_INSTRUCTIONS FOR THE TASK:_
Write out all of the data exactly as it appears.

_PROVIDED DATA:_

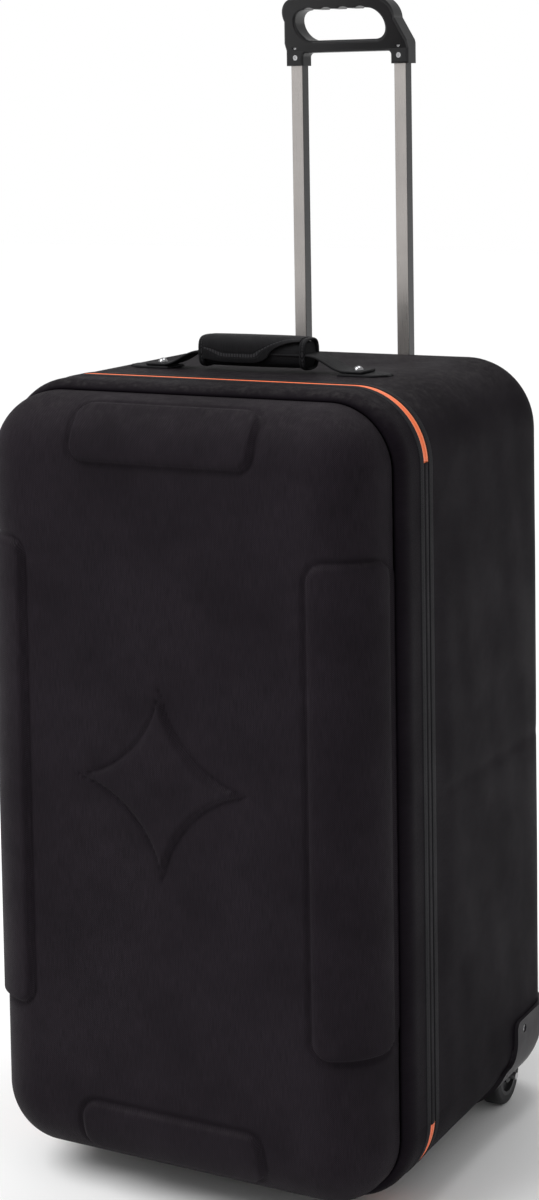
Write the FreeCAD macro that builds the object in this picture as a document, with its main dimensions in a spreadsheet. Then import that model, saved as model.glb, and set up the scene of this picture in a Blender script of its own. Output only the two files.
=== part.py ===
"""Trolley case for a telescope: soft rear tub, moulded lid on a fabric hinge, pull-out grip.

Shapes are worked out in case coordinates (x right, y back from the zip, z up from the fabric's
bottom) and placed so that z = 0 is the floor and y = 0 is the middle of the whole depth.
"""
import math
import os
import re

import FreeCAD
import Part
import Sketcher
from FreeCAD import Placement, Rotation, Vector

SIZES = {
    # outside of the case
    "caseWidth": 475, "caseHeight": 840, "bodyDepth": 334, "gussetDepth": 56.5, "lidDepth": 133,
    "cornerRadius": 78, "backRadius": 44, "domeInset": 10.5, "domeRadius": 62, "floorGap": 18,
    # raised bumpers on the lid
    "padRise": 4, "padHalf": 108, "padEdge": 8, "padHigh": 67, "lowPadHigh": 55,
    "sidePadWide": 66, "sidePadEdge": 9.5, "sidePadHigh": 503, "sidePadLow": 177, "padCorner": 24,
    # layers of the walls
    "coverThick": 1.5, "layerGap": 0.2, "boardThick": 3, "foamThick": 20, "lidWall": 4,
    "backFoam": 25, "lidFoam": 14, "boardEdge": 18, "wireRadius": 2, "wireInset": 5, "wireSet": 13,
    # zip and fabric hinge
    "zipHalf": 5, "zipGap": 0.6, "tapeWide": 16, "tapeThick": 0.8, "coilThick": 2.2,
    "coilWide": 2.4, "hingeHigh": 765, "hingeLow": 73, "hingeHalf": 11, "hingeThick": 1,
    "sliderLong": 26, "sliderWide": 8.4, "sliderPlate": 1.6, "sliderGap": 0.3,
    "upperSlider": 482, "lowerSlider": 430, "sliderPost": 0.8, "pullLong": 34, "pullWide": 5.6,
    "pullThick": 1.6, "pinRadius": 0.9, "pinPlay": 0.06, "pinStand": 3, "eyeRadius": 2.2,
    # cradles that hold the telescope
    "cradleThick": 50, "lowerCradle": 190, "upperDrop": 240, "cradleFront": 130,
    "cradleBore": 120,
    # trolley
    "tubeSpacing": 134, "tubeWide": 15, "tubeDeep": 16, "tubeWall": 1.2, "tubeAxis": 327,
    "tubeRound": 1, "detentRound": 1.4, "bezelRound": 4,
    "tubeTop": 1203, "tubeLong": 498, "guideGap": 0.3, "guideWall": 1.3, "guideDrop": 50,
    "guideLow": 312, "guideStand": 5, "bezelHigh": 22, "bracketLow": 300, "bracketHigh": 36,
    "trolleyHalf": 96, "trolleyTravel": 330, "plugHigh": 14, "plugGap": 0.2, "plugSpigot": 15,
    "detentRadius": 2.4, "detentPlay": 0.05, "detentLong": 8, "panelThick": 3, "panelRim": 8,
    "panelRise": 6, "boltRadius": 2, "boltHead": 4,
    # grip
    "gripLow": 1175, "gripHalf": 79, "gripThick": 25, "gripTop": 1253, "gripLean": 35,
    "socketWide": 22, "crossLow": 1190, "crossHigh": 14, "topBar": 14, "topHalf": 50,
    "gripEdge": 3, "waveDepth": 2, "waveRadius": 12, "screwRadius": 1.75, "screwHead": 3.2,
    # wheels, corner housings and feet
    "wheelInset": 37.5, "wheelY": 270, "wheelRadius": 34, "wheelWide": 24, "hubRadius": 23,
    "axleRadius": 4, "axlePlay": 0.05, "axleLong": 44, "wheelPlay": 4, "tyreRound": 5, "hubRim": 4,
    "hubBoss": 5, "hubSink": 5, "housingWide": 59.5, "housingFront": 222,
    "housingHigh": 66, "guardRise": 4.5, "guardHigh": 97, "guardFront": 226,
    "guardStep": 47, "guardToe": 204, "guardWide": 69.5, "guardRound": 9, "guardSink": 1.2,
    "guardHead": 1.8, "boltIn": 20, "boltDown": 12, "guardBolt": 12,
    "footX": 128, "footY": 45, "footLong": 52, "footWide": 26,
    "footRound": 6, "soleRound": 2.5,
    # carry handle
    "handleY": 87, "wrapHalf": 66, "wrapWide": 36, "wrapHigh": 35, "wrapLift": 2.5,
    "wrapRound": 15, "strapWide": 34, "strapThick": 3, "strapEnd": 133, "strapFlat": 20, "strapLift": 0.3,
    "tabIn": 104, "tabOut": 159, "tabTip": 14, "tabWide": 38, "tabThick": 2.5, "tabLift": 0.05,
    "rivetX": 121, "rivetRadius": 5.5, "rivetSink": 1.2,
}
DERIVED = {
    "zipY": "(lidDepth + padRise - bodyDepth - panelRise) / 2",
    "halfWidth": "caseWidth / 2",
    "inner": "coverThick + layerGap",
    "foamSkin": "coverThick + layerGap + boardThick",
    "padded": "coverThick + layerGap + boardThick + foamThick",
    "boardFront": "tapeWide + 2",
    "guideHalfX": "tubeWide / 2 + guideGap + guideWall",
    "guideHalfY": "tubeDeep / 2 + guideGap + guideWall",
    "backBoard": "tubeAxis - tubeDeep / 2 - guideGap - guideWall - guideStand - boardThick",
    "cavityBack": "tubeAxis - tubeDeep / 2 - guideGap - guideWall - guideStand - boardThick"
                  " - backFoam",
    "wheelX": "halfWidth - wheelInset",
    "housingIn": "halfWidth - housingWide",
    "guardIn": "halfWidth - guardWide",
    "guideTop": "caseHeight - guideDrop",
    "upperCradle": "caseHeight - upperDrop",
    "wheelZ": "wheelRadius - floorGap",
    "tubeX": "tubeSpacing / 2",
    "tubeLow": "tubeTop - tubeLong",
}
SIDES = (("left", -1), ("right", 1))
FINGERS = (-34, -12, 10, 32)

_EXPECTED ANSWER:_
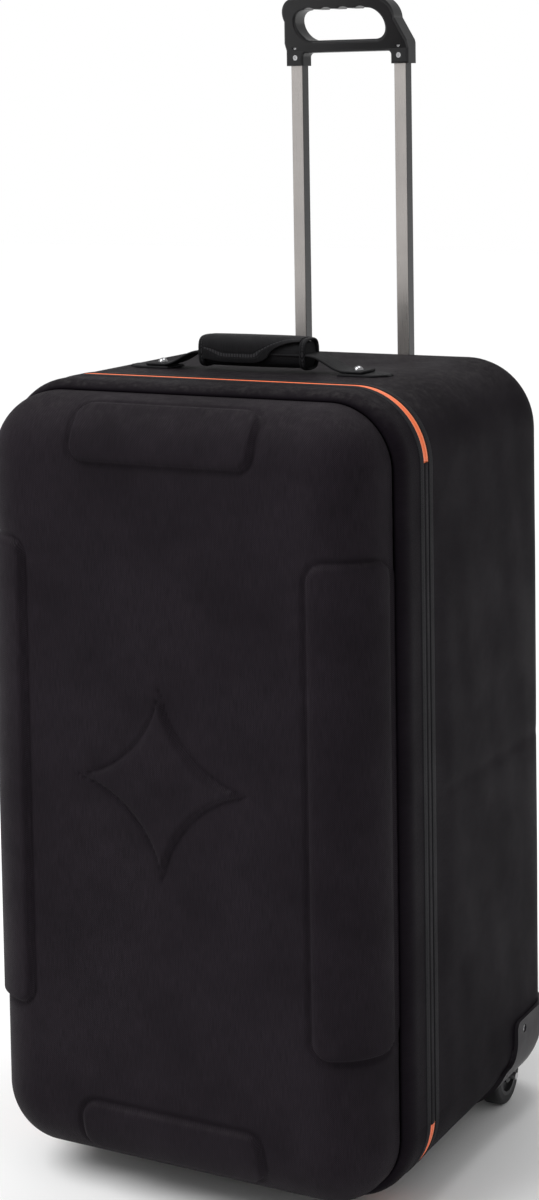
Write the FreeCAD macro that builds the object in this picture as a document, with its main dimensions in a spreadsheet. Then import that model, saved as model.glb, and set up the scene of this picture in a Blender script of its own. Output only the two files.
=== part.py ===
"""Trolley case for a telescope: soft rear tub, moulded lid on a fabric hinge, pull-out grip.

Shapes are worked out in case coordinates (x right, y back from the zip, z up from the fabric's
bottom) and placed so that z = 0 is the floor and y = 0 is the middle of the whole depth.
"""
import math
import os
import re

import FreeCAD
import Part
import Sketcher
from FreeCAD import Placement, Rotation, Vector

SIZES = {
    # outside of the case
    "caseWidth": 475, "caseHeight": 840, "bodyDepth": 334, "gussetDepth": 56.5, "lidDepth": 133,
    "cornerRadius": 78, "backRadius": 44, "domeInset": 10.5, "domeRadius": 62, "floorGap": 18,
    # raised bumpers on the lid
    "padRise": 4, "padHalf": 108, "padEdge": 8, "padHigh": 67, "lowPadHigh": 55,
    "sidePadWide": 66, "sidePadEdge": 9.5, "sidePadHigh": 503, "sidePadLow": 177, "padCorner": 24,
    # layers of the walls
    "coverThick": 1.5, "layerGap": 0.2, "boardThick": 3, "foamThick": 20, "lidWall": 4,
    "backFoam": 25, "lidFoam": 14, "boardEdge": 18, "wireRadius": 2, "wireInset": 5, "wireSet": 13,
    # zip and fabric hinge
    "zipHalf": 5, "zipGap": 0.6, "tapeWide": 16, "tapeThick": 0.8, "coilThick": 2.2,
    "coilWide": 2.4, "hingeHigh": 765, "hingeLow": 73, "hingeHalf": 11, "hingeThick": 1,
    "sliderLong": 26, "sliderWide": 8.4, "sliderPlate": 1.6, "sliderGap": 0.3,
    "upperSlider": 482, "lowerSlider": 430, "sliderPost": 0.8, "pullLong": 34, "pullWide": 5.6,
    "pullThick": 1.6, "pinRadius": 0.9, "pinPlay": 0.06, "pinStand": 3, "eyeRadius": 2.2,
    # cradles that hold the telescope
    "cradleThick": 50, "lowerCradle": 190, "upperDrop": 240, "cradleFront": 130,
    "cradleBore": 120,
    # trolley
    "tubeSpacing": 134, "tubeWide": 15, "tubeDeep": 16, "tubeWall": 1.2, "tubeAxis": 327,
    "tubeRound": 1, "detentRound": 1.4, "bezelRound": 4,
    "tubeTop": 1203, "tubeLong": 498, "guideGap": 0.3, "guideWall": 1.3, "guideDrop": 50,
    "guideLow": 312, "guideStand": 5, "bezelHigh": 22, "bracketLow": 300, "bracketHigh": 36,
    "trolleyHalf": 96, "trolleyTravel": 330, "plugHigh": 14, "plugGap": 0.2, "plugSpigot": 15,
    "detentRadius": 2.4, "detentPlay": 0.05, "detentLong": 8, "panelThick": 3, "panelRim": 8,
    "panelRise": 6, "boltRadius": 2, "boltHead": 4,
    # grip
    "gripLow": 1175, "gripHalf": 79, "gripThick": 25, "gripTop": 1253, "gripLean": 35,
    "socketWide": 22, "crossLow": 1190, "crossHigh": 14, "topBar": 14, "topHalf": 50,
    "gripEdge": 3, "waveDepth": 2, "waveRadius": 12, "screwRadius": 1.75, "screwHead": 3.2,
    # wheels, corner housings and feet
    "wheelInset": 37.5, "wheelY": 270, "wheelRadius": 34, "wheelWide": 24, "hubRadius": 23,
    "axleRadius": 4, "axlePlay": 0.05, "axleLong": 44, "wheelPlay": 4, "tyreRound": 5, "hubRim": 4,
    "hubBoss": 5, "hubSink": 5, "housingWide": 59.5, "housingFront": 222,
    "housingHigh": 66, "guardRise": 4.5, "guardHigh": 97, "guardFront": 226,
    "guardStep": 47, "guardToe": 204, "guardWide": 69.5, "guardRound": 9, "guardSink": 1.2,
    "guardHead": 1.8, "boltIn": 20, "boltDown": 12, "guardBolt": 12,
    "footX": 128, "footY": 45, "footLong": 52, "footWide": 26,
    "footRound": 6, "soleRound": 2.5,
    # carry handle
    "handleY": 87, "wrapHalf": 66, "wrapWide": 36, "wrapHigh": 35, "wrapLift": 2.5,
    "wrapRound": 15, "strapWide": 34, "strapThick": 3, "strapEnd": 133, "strapFlat": 20, "strapLift": 0.3,
    "tabIn": 104, "tabOut": 159, "tabTip": 14, "tabWide": 38, "tabThick": 2.5, "tabLift": 0.05,
    "rivetX": 121, "rivetRadius": 5.5, "rivetSink": 1.2,
}
DERIVED = {
    "zipY": "(lidDepth + padRise - bodyDepth - panelRise) / 2",
    "halfWidth": "caseWidth / 2",
    "inner": "coverThick + layerGap",
    "foamSkin": "coverThick + layerGap + boardThick",
    "padded": "coverThick + layerGap + boardThick + foamThick",
    "boardFront": "tapeWide + 2",
    "guideHalfX": "tubeWide / 2 + guideGap + guideWall",
    "guideHalfY": "tubeDeep / 2 + guideGap + guideWall",
    "backBoard": "tubeAxis - tubeDeep / 2 - guideGap - guideWall - guideStand - boardThick",
    "cavityBack": "tubeAxis - tubeDeep / 2 - guideGap - guideWall - guideStand - boardThick"
                  " - backFoam",
    "wheelX": "halfWidth - wheelInset",
    "housingIn": "halfWidth - housingWide",
    "guardIn": "halfWidth - guardWide",
    "guideTop": "caseHeight - guideDrop",
    "upperCradle": "caseHeight - upperDrop",
    "wheelZ": "wheelRadius - floorGap",
    "tubeX": "tubeSpacing / 2",
    "tubeLow": "tubeTop - tubeLong",
}
SIDES = (("left", -1), ("right", 1))
FINGERS = (-34, -12, 10, 32)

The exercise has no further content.